> Given problem
Set down exactly the lines of the listing below, please, beginning with the first and ending with the line that holds "return material, material.node_tree".

> Dataset section
○ ○ ○

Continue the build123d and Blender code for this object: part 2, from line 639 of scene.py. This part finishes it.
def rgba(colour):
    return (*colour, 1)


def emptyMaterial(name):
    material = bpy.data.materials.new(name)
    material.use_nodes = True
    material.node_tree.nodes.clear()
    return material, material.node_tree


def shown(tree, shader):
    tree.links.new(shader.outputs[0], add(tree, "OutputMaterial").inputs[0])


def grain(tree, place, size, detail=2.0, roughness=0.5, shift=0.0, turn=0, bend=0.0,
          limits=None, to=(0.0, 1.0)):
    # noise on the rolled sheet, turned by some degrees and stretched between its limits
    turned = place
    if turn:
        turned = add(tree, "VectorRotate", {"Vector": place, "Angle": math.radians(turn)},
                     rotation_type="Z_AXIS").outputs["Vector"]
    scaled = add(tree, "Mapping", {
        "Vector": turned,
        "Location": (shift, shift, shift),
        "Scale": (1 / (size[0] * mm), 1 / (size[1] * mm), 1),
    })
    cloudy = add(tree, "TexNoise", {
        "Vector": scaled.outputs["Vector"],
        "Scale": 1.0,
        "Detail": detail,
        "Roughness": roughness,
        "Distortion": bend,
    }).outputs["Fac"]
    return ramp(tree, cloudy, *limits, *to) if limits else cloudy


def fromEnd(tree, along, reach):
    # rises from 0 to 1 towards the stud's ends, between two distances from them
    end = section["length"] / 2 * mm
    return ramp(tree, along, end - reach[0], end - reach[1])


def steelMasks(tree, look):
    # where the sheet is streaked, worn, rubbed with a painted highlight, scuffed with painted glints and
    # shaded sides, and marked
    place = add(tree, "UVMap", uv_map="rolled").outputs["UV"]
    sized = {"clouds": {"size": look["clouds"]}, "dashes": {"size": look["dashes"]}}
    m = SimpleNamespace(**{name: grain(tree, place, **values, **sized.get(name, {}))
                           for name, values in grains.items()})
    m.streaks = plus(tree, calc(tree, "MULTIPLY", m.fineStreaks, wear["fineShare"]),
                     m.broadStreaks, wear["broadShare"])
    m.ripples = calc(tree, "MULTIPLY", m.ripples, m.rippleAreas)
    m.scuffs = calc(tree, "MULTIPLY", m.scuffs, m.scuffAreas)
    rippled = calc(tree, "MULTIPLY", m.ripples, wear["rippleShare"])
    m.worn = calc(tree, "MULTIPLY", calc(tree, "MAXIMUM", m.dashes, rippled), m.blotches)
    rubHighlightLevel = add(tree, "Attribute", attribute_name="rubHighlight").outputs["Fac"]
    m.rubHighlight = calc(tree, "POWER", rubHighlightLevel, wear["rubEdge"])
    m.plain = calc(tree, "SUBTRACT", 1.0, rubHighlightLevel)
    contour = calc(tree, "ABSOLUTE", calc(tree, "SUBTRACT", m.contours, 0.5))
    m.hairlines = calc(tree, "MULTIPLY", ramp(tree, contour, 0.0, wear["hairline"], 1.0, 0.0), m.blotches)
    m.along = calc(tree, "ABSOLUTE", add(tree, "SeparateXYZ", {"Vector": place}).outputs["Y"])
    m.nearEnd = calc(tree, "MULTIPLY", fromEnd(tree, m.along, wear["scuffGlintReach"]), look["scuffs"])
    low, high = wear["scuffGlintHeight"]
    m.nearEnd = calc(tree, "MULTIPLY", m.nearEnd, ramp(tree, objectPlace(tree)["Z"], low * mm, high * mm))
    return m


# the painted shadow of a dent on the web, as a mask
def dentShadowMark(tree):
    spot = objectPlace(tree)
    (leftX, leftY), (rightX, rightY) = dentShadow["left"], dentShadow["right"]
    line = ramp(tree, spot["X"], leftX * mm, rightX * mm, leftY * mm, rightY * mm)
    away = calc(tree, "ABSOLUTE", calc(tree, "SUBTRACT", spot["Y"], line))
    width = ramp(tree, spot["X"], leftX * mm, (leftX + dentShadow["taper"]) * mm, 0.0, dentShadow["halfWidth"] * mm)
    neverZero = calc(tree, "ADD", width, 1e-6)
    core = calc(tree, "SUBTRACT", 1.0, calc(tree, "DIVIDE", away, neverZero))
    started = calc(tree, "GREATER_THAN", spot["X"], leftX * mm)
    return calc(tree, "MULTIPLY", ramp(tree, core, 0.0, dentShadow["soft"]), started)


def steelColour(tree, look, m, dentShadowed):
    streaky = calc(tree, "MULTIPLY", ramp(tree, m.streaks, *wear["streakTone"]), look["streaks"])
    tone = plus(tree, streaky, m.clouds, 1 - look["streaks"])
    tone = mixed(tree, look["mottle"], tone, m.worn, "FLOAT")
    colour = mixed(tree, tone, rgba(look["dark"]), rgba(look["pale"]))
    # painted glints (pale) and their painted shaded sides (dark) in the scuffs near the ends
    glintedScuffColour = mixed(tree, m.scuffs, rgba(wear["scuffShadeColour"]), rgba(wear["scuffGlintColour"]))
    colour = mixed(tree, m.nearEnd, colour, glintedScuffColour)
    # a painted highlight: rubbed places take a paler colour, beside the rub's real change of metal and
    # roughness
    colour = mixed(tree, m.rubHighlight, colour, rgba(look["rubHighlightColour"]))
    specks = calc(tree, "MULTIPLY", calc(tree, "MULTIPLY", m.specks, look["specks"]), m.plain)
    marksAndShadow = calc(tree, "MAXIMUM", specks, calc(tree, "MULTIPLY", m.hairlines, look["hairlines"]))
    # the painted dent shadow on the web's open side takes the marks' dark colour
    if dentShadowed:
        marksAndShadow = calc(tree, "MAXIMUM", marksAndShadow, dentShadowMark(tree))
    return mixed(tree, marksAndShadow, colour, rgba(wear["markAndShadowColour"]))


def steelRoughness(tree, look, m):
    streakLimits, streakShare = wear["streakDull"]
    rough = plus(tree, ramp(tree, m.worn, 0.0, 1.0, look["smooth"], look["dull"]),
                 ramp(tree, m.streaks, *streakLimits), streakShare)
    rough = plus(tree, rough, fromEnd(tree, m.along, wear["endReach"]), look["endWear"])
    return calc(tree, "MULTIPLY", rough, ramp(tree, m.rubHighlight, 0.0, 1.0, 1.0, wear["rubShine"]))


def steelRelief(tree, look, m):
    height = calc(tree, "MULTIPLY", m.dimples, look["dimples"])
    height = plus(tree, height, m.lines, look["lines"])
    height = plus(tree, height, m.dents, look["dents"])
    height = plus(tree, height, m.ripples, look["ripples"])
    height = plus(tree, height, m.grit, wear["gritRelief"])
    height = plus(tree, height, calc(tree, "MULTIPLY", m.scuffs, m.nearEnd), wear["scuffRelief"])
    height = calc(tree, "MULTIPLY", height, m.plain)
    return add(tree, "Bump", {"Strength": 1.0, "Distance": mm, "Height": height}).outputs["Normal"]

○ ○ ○

> Reply
Continue the build123d and Blender code for this object: part 2, from line 639 of scene.py. This part finishes it.
def rgba(colour):
    return (*colour, 1)


def emptyMaterial(name):
    material = bpy.data.materials.new(name)
    material.use_nodes = True
    material.node_tree.nodes.clear()
    return material, material.node_tree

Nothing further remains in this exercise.